The Money Tree

Safely Generating Income in Retirement

Archive for November 11th, 2011

New Trades – Part Two

Posted by mounddweller on November 11, 2011

Fellow Traders,

Let’s get right to it.  Yesterday, I told you I recently entered 4 new trades and discussed one of them, Waste Management, with you.  In this post I’m going to tell you about my other three trades, one with Cameco (CCJ) and two with the Royal Bank of Canada (RY).

First, let’s look at Cameco Corporation (CCJ).  Cameco Corporation operates as a uranium producer, supplier of conversion services, and fuel manufacturer.  The company was founded in 1987 and is headquartered in Saskatoon, Canada.  This is not the first time I have traded CCJ.  I sold puts on CCJ back in March of this year.  You can read about that trade here:

Here’s my most recent trade.  On November 9th I sold 5 DEC $16 puts at $0.25.  At the time CCJ was trading at $19.44. Thus the $16 strike gave me 17.7% of DSP.  My ROIC, net of commissions on this trade is 1.43% with 38 days to expiration.  Annualized my return is 13.69%.  This is slightly under the 15% targeted return I referenced in my message yesterday but is still far better than money market or bank CD is paying.

Let’s look at the chart for CCJ and see why this trade caught my eye.

As you can see the price chart for CCJ is similar in many respects to that of WM which we discussed yesterday.  CCJ hit a 52-wk high of $44.81 back in February and then fell precipitously after the earthquake and tsunami in Japan.  Last month it hit bottom with a 52-wk low of $16.68.  It then bounced back up to around $23 before retreating again.  Yesterday, it closed at $19.38.

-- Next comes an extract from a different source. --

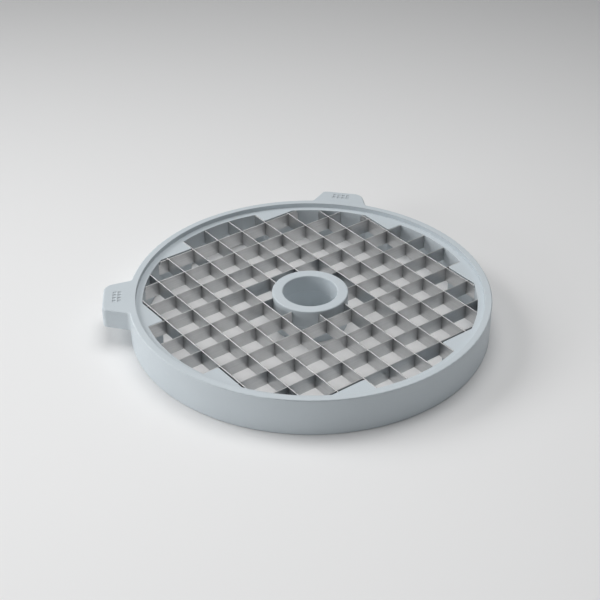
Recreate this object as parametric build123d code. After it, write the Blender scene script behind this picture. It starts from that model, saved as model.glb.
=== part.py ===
from build123d import *
import os
from math import cos, hypot, radians, sin, sqrt

# Dicing grid for a vegetable cutter: a round moulded frame with two keyed lugs, a hub for the
# machine's drive shaft, and a square lattice of half-lapped cutting blades between them.
# Millimetres. Z is up, and the blades cut with their upper edges. The origin is the centre of
# the hub bore, on the flat underside. Row blades lie along X and column blades lie along Y.

# ---- driving dimensions ----------------------------------------------------------------------

frame_radius = 92.5             # outside of the round frame
frame_height = 20.0
rim_width = 3.6                 # raised rim round the top
ledge_z = 17.6                  # top of the ledge inside the rim, flush with the blade edges
opening_radius = 85.4           # clear opening inside the ledge

blade_pitch = 16.0              # for 15 mm dice
blade_lines = 10                # in each direction
blade_thickness = 0.5
blade_depth = 8.0
edge_thickness = 0.1            # width of the ground cutting edge
edge_height = 0.15              # height of the ground bevel

hub_radius = 19.5
hub_bore_radius = 14.0
hub_top_z = 19.0

# Each lug's angle and tip radius. The uneven spacing makes the grid fit the machine one way round.
lugs = ((132.0, 103.5), (237.0, 105.3))
lug_root_width = 30.0
lug_tip_width = 22.0
lug_thickness = 10.3            # down from the top of the rim
lug_lead_fillet = 6.0           # the corner that leads when the grid is turned home
lug_trail_fillet = 3.0
lug_flare_fillet = 3.0          # where the sides of a lug run out into the skirt
lug_edge_fillet = 1.0

mark_radius = 98.2              # middle of the grid mark sunk into the top of each lug
mark_rows = 2
mark_columns = 4
mark_pitch = 2.5
mark_cell = 1.8
mark_depth = 0.3

# ---- fits and details ------------------------------------------------------------------------

blade_top_z = ledge_z
blade_bottom_z = ledge_z - blade_depth
lap_z = blade_bottom_z + blade_depth / 2        # where the crossing blades are notched to
notch_gap = 0.05                                # each side of a blade in a notch or a slot
tab_top_z = blade_top_z - 1.6                   # blade ends are lower, under the ledge skin
frame_slot_radius = 88.2                        # how far the blade ends reach into the frame
hub_tab_length = 3.0
slot_run_out = 2.0                              # slots are cut a little past the inner wall

clamp_bottom_z = 0.6                            # the clamp ring is recessed from the underside
clamp_outer_radius = 90.0
clamp_fit = 0.1
skirt_edge_fillet = 0.7
rim_edge_fillet = 0.5
hub_edge_fillet = 0.6
hub_mouth_fillet = 0.5
hub_foot_fillet = 0.5

pad_inner_gap = 1.1                             # narrow slot between an end blade and a pad
pad_side_gap = 0.1
pad_corner_fillet = 1.0

frame_screw = dict(radius=1.5, head_radius=2.75, head_height=2.0, length=12.0, socket=2.5)
hub_screw = dict(radius=1.0, head_radius=1.9, head_height=1.6, length=12.0, socket=1.5)
frame_head_pocket = 2.6
hub_head_pocket = 2.2
frame_screw_spot = (79.2, 29.6)                 # in the first corner pad, mirrored to the others
thread_gap = 0.03
shank_gap = 0.2
head_gap = 0.15

# ---- derived values --------------------------------------------------------------------------

rim_inner_radius = frame_radius - rim_width
line_offsets = [(i - (blade_lines - 1) / 2) * blade_pitch for i in range(blade_lines)]
outer_line = line_offsets[-1]
pad_inner_edge = outer_line + blade_thickness / 2 + pad_inner_gap
pad_first_line = 1.5 * blade_pitch
pad_start = pad_first_line + blade_thickness / 2 + pad_side_gap
pad_end = sqrt(opening_radius**2 - pad_inner_edge**2)
hub_screw_radius = (hub_radius + hub_bore_radius) / 2
quarter_turns = (0, 90, 180, 270)


# ---- helpers ---------------------------------------------------------------------------------

def disc(radius, z0, z1):
    """A solid disc about the Z axis between two heights."""
    return Pos(0, 0, z0) * Cylinder(radius, z1 - z0, align=(Align.CENTER, Align.CENTER, Align.MIN))


def block(x0, x1, y0, y1, z0, z1):
    """A block given by its two opposite corners."""
    centre = Pos((x0 + x1) / 2, (y0 + y1) / 2, (z0 + z1) / 2)
    return centre * Box(x1 - x0, y1 - y0, z1 - z0)


def save(name, shape):
    """Write one sub-part to its own file."""
    export_step(shape, f"parts/{name}.step")


def chord(radius, offset):
    """Half the length of a chord at this distance from the centre."""
    return sqrt(radius**2 - offset**2)


def each_pad():
    """The eight places of the corner pads, as the transforms that carry the first pad there."""
    for turn in quarter_turns:
        for flipped in (False, True):
            yield turn, flipped


def place_pad(shape, turn, flipped):
    """Carry a shape made at the first corner pad to another one."""
    copy = mirror(shape, Plane.XZ) if flipped else shape
    return Rot(0, 0, turn) * copy


def corner_pads(z0, z1):
    """The eight pads that fill the end cells outside the outermost blades."""
    root_radius = opening_radius + 1.0
    pad = block(pad_inner_edge, root_radius, pad_start, pad_end + 0.3, z0, z1)
    inner_corners = pad.edges().filter_by(Axis.Z).group_by(Axis.X)[0]
    pad = fillet(inner_corners.sort_by(Axis.Y)[0], pad_corner_fillet)
    pad = pad & disc(root_radius, z0, z1)
    return [place_pad(pad, turn, flipped) for turn, flipped in each_pad()]


def pad_screw_spots():
    """Centres of the eight frame screws, one in each pad."""
    x, y = frame_screw_spot
    spots = []
    for turn, flipped in each_pad():
        c, s = cos(radians(turn)), sin(radians(turn))
        yy = -y if flipped else y
        spots.append((x * c - yy * s, x * s + yy * c))
    return spots


def hub_screw_spots():
    """Centres of the four hub screws, on the diagonals between the blade slots."""
    return [(hub_screw_radius * cos(radians(45 + t)), hub_screw_radius * sin(radians(45 + t)))
            for t in quarter_turns]


# ---- blades ----------------------------------------------------------------------------------

def blade_strip(x0, x1):
    """A straight strip along X, ground to a narrow edge along its top."""
    half = blade_thickness / 2
    edge = edge_thickness / 2
    shoulder_z = blade_top_z - edge_height
    section = Polyline(
        (-half, blade_bottom_z), (half, blade_bottom_z), (half, shoulder_z),
        (edge, blade_top_z), (-edge, blade_top_z), (-half, shoulder_z), close=True)
    face = make_face(Plane.YZ * section)
    return Pos(x0, 0, 0) * extrude(face, x1 - x0, dir=(1, 0, 0))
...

Here’s why I like this trade.  I think CCJ is oversold due to fallout from the Japanese earthquake.  CCJ mines uranium.  Nuclear power is not going the way of the dodo bird.  It will be around for a long time.  As a matter of fact CCJ is so confident of this it plans to double production by 2018.  If I have CCJ put to me at $16 I will own it below the current 52-wk low and very near the 2008 market lows.  It pays a modest dividend that has been steadily increasing for years.  CCJ currently yields 2%.  At my $16 strike it will have a dividend yield of 2.4%.  Not great, but again higher than short-term bond yields.

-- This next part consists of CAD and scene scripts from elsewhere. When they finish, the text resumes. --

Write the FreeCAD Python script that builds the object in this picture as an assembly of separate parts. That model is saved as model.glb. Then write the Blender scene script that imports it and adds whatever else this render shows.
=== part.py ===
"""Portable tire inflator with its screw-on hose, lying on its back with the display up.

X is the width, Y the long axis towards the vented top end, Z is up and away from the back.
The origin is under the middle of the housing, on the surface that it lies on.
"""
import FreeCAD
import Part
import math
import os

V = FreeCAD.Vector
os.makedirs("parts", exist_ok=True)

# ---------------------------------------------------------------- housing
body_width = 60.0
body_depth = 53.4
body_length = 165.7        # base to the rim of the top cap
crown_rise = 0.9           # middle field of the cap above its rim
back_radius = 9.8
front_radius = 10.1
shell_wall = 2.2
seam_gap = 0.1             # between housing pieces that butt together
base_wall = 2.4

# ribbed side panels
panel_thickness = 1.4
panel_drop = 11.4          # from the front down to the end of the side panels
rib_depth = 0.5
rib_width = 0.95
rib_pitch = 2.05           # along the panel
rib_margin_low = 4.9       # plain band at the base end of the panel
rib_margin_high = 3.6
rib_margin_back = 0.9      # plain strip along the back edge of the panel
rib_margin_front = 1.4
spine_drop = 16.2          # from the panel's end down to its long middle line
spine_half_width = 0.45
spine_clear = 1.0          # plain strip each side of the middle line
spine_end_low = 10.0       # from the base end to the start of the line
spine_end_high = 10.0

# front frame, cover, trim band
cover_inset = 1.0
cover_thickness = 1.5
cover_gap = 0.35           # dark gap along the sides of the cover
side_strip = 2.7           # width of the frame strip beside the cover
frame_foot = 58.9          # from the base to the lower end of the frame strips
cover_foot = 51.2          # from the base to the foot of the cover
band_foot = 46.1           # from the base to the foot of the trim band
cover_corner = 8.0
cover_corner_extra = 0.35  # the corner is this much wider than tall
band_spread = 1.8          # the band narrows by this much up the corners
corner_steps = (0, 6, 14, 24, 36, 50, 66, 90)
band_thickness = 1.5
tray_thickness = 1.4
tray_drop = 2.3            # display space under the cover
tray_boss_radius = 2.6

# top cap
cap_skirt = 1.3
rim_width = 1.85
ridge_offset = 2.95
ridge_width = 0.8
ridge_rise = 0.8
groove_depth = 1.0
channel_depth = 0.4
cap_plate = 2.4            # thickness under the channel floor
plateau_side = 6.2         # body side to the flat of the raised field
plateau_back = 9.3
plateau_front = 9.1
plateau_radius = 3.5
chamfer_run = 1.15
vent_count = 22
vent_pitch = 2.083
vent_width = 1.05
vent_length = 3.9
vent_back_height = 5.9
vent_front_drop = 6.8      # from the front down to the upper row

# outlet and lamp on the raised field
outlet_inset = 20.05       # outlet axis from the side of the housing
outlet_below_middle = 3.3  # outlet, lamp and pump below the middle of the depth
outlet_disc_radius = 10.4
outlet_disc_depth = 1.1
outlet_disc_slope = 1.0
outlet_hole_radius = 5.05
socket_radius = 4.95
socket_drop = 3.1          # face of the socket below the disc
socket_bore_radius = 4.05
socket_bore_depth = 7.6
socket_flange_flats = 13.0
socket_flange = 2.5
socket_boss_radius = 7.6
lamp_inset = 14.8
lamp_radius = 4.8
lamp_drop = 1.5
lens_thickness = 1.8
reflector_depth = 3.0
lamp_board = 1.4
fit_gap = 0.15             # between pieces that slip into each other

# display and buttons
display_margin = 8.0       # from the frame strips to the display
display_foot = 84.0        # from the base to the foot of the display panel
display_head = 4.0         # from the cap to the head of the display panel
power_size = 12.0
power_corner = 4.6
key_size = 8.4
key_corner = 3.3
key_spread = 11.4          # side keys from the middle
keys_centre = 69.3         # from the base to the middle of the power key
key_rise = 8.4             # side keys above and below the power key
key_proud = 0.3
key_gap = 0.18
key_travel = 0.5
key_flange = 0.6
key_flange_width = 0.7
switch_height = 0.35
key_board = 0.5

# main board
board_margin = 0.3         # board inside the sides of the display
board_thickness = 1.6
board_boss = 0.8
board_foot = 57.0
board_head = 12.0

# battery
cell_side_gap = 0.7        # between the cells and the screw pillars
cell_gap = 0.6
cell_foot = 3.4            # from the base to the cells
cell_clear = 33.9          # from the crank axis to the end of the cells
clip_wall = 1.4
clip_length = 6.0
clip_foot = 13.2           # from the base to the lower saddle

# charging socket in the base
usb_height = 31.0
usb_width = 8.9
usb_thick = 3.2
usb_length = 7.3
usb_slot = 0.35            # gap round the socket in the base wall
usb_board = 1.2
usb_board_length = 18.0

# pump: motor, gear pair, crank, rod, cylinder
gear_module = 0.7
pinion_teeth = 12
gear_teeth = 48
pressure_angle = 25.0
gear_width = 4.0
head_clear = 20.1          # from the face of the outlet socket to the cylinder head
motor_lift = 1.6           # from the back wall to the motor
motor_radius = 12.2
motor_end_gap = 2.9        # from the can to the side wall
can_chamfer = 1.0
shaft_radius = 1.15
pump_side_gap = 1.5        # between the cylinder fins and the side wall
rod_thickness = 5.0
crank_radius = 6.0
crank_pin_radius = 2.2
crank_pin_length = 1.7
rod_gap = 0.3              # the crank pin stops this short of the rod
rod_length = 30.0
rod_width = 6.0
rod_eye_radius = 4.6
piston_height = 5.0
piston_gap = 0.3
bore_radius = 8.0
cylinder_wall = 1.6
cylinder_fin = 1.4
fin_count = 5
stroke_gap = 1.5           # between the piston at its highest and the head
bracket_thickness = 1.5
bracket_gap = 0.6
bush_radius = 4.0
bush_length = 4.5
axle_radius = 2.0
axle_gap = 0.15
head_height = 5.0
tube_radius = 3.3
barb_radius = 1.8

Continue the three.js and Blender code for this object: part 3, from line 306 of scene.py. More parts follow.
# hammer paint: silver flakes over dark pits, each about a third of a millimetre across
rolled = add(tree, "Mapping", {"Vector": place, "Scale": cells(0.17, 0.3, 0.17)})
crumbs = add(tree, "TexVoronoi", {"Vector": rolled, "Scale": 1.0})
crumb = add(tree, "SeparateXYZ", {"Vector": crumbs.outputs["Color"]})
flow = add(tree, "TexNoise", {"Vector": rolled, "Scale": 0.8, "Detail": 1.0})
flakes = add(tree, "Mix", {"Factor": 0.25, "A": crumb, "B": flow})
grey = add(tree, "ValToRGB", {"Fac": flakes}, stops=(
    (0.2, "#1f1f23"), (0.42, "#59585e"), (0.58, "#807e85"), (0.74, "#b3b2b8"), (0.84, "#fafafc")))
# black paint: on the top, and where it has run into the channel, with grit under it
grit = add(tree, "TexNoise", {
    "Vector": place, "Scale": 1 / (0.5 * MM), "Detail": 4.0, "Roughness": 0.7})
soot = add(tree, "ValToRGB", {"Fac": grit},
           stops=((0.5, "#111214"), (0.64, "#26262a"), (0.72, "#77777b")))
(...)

Last, but certainly not least, I’d like to tell you about my two recent trades in the Royal Bank of Canada (RY).  I have had my eye on RY for several months now.  RY is a favorite of my friend Teddi over at  Teddi has written about RY many times.  One of her most recent postings can be found here:

As I mentioned I have entered two separte trades on RY.  First, on November 1st I sold 2 NOV $45 puts at $0.80.  With 18 days to expiration net of commissions my ROIC is 1.68%.  Annualized that comes out to a return of 33.99%.  Then, with the stock continuing to exhibit further weakness, on November 9th I sold 2 DEC $40 puts at $0.75.  My ROIC, net of commissions, on this trade is 1.76% (16.91% annualized).

Looking at the chart you can see why I like these trades.  RY is a blue-chip Canadian bank.  It has fallen significantly due to the sovereign debt crisis in Europe.  However, todate there has been no indication that they have much exposure to this problem.  The stock is trading at 2 year lows.  Does that mean it can’t fall further.  No, certainly not.  During the financial crisis in 2008/2009 it did fall much lower.  However, what is important to note is that it quickly rebounded.

RY is a slightly different trade from my normal NP trades in that I want to own RY long-term.  It pays a large ($2.15 / 4.70%)and increasing dividend.   I would eventually like to own several hundred shares against which I can collect dividends and sell covered calls.  My strategy with RY will be very similar to that of my position in Exelon (EXC).

Well, that’s all I’ve got time for this time around.  I hope you will take time to do your own DD on these trades.  I especially like the WM and RY trades.  You may find them suitable for your trading portfolio as well.